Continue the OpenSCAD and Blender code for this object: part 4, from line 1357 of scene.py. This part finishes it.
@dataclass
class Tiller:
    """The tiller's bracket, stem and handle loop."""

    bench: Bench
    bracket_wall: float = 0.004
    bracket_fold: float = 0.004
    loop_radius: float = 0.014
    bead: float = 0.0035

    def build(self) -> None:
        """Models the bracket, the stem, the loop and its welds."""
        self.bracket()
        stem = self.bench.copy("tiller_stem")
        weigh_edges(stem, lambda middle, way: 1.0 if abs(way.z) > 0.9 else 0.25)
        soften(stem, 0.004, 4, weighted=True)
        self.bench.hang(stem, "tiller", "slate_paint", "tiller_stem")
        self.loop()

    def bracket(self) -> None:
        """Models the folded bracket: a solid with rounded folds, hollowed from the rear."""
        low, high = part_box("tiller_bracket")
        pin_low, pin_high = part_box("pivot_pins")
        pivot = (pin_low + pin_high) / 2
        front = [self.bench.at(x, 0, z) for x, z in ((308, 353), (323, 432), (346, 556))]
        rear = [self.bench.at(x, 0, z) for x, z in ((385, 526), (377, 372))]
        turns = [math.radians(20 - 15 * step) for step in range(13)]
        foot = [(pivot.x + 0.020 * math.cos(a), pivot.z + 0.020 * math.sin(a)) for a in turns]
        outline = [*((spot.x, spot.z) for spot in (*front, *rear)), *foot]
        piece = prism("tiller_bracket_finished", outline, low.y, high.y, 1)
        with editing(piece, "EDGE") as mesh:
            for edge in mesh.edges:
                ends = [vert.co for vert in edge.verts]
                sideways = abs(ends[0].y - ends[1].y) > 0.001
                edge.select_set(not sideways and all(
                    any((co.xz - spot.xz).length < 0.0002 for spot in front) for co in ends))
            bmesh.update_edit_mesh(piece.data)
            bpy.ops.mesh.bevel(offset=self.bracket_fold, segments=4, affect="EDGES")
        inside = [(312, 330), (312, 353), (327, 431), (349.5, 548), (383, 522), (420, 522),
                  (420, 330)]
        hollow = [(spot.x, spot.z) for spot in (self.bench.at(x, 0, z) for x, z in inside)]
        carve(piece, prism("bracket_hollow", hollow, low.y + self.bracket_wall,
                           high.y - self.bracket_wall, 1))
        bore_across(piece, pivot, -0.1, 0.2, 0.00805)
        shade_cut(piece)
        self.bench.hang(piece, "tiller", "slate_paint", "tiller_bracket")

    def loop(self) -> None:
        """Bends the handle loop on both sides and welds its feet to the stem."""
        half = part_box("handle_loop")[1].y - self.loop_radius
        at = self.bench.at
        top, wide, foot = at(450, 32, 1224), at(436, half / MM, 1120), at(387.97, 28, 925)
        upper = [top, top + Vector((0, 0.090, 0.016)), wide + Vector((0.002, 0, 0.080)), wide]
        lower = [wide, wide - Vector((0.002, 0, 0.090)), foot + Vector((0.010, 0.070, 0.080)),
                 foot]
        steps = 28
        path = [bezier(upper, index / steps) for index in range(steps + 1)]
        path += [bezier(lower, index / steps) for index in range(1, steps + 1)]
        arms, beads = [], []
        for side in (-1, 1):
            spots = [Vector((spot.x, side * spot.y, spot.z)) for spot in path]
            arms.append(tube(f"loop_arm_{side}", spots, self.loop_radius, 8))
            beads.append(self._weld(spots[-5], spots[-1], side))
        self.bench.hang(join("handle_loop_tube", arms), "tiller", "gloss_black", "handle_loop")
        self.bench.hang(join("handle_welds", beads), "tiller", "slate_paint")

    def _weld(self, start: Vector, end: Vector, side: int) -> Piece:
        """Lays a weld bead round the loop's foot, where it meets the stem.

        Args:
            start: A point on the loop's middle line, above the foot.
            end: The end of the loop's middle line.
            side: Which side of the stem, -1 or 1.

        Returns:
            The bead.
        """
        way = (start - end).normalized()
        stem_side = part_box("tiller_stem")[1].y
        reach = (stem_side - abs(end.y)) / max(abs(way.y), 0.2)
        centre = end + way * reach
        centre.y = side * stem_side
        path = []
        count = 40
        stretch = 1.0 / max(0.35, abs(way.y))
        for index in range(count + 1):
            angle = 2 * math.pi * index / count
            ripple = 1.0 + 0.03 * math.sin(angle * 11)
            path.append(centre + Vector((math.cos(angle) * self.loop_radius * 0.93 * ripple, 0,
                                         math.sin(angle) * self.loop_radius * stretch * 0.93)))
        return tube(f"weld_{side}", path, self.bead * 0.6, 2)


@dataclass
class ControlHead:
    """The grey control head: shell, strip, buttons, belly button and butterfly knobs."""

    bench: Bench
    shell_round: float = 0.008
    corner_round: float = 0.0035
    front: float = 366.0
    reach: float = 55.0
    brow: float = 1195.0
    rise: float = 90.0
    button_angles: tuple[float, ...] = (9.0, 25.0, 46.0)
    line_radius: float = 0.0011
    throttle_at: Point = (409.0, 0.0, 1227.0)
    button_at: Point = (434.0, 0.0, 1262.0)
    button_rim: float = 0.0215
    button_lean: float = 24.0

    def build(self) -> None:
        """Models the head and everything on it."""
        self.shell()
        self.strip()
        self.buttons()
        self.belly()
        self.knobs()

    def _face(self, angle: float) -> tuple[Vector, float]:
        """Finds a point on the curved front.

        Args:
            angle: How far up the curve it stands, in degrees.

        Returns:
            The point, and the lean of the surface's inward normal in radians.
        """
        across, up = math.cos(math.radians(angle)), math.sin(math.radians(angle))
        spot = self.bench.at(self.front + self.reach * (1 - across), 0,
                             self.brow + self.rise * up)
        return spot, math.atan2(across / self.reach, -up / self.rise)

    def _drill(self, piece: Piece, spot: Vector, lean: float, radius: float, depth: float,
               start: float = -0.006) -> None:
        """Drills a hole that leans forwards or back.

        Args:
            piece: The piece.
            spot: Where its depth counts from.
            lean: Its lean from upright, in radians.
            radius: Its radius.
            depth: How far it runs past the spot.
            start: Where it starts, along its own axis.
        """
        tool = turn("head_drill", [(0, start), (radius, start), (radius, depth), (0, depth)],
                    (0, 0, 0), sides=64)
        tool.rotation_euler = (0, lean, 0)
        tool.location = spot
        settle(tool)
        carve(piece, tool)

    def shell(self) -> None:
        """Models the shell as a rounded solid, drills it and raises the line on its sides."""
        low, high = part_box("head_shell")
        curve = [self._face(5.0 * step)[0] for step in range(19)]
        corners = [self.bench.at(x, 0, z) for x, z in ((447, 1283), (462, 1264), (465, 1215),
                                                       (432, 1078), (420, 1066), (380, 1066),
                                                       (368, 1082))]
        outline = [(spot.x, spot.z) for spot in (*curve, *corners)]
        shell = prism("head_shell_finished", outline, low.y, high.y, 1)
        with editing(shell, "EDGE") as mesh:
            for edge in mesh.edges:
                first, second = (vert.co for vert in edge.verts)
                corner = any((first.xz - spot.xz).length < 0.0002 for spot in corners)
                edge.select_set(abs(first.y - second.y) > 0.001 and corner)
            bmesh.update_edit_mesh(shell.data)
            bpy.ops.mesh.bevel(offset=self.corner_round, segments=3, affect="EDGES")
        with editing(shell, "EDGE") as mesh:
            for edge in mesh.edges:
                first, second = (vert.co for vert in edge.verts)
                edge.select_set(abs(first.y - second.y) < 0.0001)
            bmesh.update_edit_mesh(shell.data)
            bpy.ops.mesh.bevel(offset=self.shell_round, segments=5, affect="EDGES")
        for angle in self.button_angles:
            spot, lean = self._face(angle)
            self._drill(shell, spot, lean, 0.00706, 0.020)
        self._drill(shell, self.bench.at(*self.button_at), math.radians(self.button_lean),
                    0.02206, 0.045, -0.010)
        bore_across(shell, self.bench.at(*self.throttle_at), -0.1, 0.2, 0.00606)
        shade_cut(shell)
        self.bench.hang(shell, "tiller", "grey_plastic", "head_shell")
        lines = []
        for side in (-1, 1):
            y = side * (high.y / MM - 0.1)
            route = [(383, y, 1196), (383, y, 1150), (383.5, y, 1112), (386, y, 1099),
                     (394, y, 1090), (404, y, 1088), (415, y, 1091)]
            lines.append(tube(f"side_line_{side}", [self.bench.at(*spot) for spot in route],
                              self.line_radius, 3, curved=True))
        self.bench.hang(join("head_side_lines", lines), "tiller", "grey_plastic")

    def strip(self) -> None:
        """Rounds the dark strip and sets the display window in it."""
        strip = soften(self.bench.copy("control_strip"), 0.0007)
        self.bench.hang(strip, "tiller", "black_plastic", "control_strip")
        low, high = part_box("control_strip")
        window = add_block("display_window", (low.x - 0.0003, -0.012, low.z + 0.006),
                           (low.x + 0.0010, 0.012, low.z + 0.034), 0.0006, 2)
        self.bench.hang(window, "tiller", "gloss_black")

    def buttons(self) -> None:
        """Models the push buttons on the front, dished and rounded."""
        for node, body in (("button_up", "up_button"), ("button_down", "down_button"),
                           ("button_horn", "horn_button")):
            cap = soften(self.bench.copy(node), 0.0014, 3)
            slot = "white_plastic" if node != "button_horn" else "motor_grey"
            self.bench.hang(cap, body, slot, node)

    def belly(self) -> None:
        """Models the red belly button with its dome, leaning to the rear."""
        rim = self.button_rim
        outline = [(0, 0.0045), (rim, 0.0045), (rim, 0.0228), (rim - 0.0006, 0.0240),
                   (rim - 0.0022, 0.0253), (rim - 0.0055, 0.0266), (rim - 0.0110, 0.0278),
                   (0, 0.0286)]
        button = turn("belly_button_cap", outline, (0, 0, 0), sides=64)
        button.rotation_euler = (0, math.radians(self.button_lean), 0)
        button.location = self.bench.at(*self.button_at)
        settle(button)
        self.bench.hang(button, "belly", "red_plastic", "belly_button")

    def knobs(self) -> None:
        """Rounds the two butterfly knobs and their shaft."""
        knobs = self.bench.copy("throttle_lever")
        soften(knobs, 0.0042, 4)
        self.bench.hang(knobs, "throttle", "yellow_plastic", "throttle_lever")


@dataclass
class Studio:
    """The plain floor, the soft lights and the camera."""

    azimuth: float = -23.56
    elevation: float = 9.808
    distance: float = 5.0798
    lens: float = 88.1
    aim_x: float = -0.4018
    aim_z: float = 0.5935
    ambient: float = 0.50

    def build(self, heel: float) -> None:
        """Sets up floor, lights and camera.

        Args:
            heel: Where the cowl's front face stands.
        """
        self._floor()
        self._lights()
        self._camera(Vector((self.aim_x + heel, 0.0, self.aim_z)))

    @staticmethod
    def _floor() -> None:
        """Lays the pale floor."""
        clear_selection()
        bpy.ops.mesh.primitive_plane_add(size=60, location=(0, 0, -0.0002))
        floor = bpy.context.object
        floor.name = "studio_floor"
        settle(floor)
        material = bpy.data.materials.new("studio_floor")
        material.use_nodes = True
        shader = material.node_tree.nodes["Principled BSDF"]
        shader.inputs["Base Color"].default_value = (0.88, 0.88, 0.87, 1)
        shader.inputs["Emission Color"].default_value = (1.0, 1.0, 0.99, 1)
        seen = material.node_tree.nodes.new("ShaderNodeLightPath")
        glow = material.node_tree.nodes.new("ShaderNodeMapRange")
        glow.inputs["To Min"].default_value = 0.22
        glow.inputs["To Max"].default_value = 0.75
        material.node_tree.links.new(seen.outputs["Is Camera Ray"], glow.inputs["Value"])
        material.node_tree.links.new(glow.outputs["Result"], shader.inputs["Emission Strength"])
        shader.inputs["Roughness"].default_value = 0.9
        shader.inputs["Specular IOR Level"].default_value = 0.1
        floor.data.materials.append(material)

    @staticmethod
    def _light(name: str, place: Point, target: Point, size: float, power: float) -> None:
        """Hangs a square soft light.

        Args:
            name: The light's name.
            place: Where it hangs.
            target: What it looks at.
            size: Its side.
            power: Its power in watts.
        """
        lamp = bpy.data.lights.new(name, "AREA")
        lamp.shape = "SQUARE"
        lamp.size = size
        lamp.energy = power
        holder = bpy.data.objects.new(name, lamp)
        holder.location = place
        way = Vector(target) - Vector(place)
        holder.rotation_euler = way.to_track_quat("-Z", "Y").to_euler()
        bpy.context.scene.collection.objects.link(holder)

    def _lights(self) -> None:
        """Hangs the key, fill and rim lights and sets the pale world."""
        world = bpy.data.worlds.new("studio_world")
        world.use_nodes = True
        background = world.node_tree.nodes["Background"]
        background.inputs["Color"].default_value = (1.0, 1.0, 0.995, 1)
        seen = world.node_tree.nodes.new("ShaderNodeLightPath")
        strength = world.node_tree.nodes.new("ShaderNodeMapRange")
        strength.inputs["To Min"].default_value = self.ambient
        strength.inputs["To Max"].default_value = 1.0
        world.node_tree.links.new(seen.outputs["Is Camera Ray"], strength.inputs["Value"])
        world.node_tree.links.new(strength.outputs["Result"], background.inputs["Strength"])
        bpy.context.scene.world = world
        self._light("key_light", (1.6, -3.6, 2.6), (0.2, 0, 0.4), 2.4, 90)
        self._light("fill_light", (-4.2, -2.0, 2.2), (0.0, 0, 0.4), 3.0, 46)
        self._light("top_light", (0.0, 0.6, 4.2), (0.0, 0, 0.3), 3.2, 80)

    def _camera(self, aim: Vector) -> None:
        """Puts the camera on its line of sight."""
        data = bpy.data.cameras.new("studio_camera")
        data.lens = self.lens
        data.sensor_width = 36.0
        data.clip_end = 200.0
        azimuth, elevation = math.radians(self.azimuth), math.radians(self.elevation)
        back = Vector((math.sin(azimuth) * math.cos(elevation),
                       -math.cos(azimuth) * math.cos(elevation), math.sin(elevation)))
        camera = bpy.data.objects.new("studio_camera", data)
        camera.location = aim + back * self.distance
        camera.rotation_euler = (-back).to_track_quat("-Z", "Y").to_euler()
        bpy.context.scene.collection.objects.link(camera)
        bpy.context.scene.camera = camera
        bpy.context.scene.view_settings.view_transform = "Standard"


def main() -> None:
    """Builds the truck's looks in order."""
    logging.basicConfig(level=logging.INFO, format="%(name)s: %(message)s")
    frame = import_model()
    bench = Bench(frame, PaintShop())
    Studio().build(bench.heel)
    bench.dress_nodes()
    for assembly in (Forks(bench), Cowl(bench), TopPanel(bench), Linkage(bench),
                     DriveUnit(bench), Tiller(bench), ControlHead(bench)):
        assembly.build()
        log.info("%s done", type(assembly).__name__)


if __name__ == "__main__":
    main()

* * *

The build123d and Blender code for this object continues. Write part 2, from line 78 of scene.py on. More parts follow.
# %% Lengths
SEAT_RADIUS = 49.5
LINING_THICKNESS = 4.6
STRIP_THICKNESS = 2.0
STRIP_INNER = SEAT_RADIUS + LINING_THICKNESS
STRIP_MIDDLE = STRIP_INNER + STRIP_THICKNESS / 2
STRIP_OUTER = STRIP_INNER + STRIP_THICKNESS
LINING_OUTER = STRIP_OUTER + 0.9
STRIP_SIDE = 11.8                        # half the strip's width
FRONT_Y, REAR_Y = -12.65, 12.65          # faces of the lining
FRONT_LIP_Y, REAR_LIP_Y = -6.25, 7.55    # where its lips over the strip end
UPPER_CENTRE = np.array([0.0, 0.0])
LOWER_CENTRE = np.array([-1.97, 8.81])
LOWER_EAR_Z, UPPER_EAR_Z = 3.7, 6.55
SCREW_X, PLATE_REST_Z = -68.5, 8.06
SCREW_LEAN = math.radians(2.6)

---

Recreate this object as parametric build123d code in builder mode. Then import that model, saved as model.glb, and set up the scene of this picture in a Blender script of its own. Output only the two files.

Requirements
Within the listing above, give again exactly every line from the line with "Continue the OpenSCAD" through the line with "tiller's bracket, stem", both included, and no other line.

Answer
Continue the OpenSCAD and Blender code for this object: part 4, from line 1357 of scene.py. This part finishes it.
@dataclass
class Tiller:
    """The tiller's bracket, stem and handle loop."""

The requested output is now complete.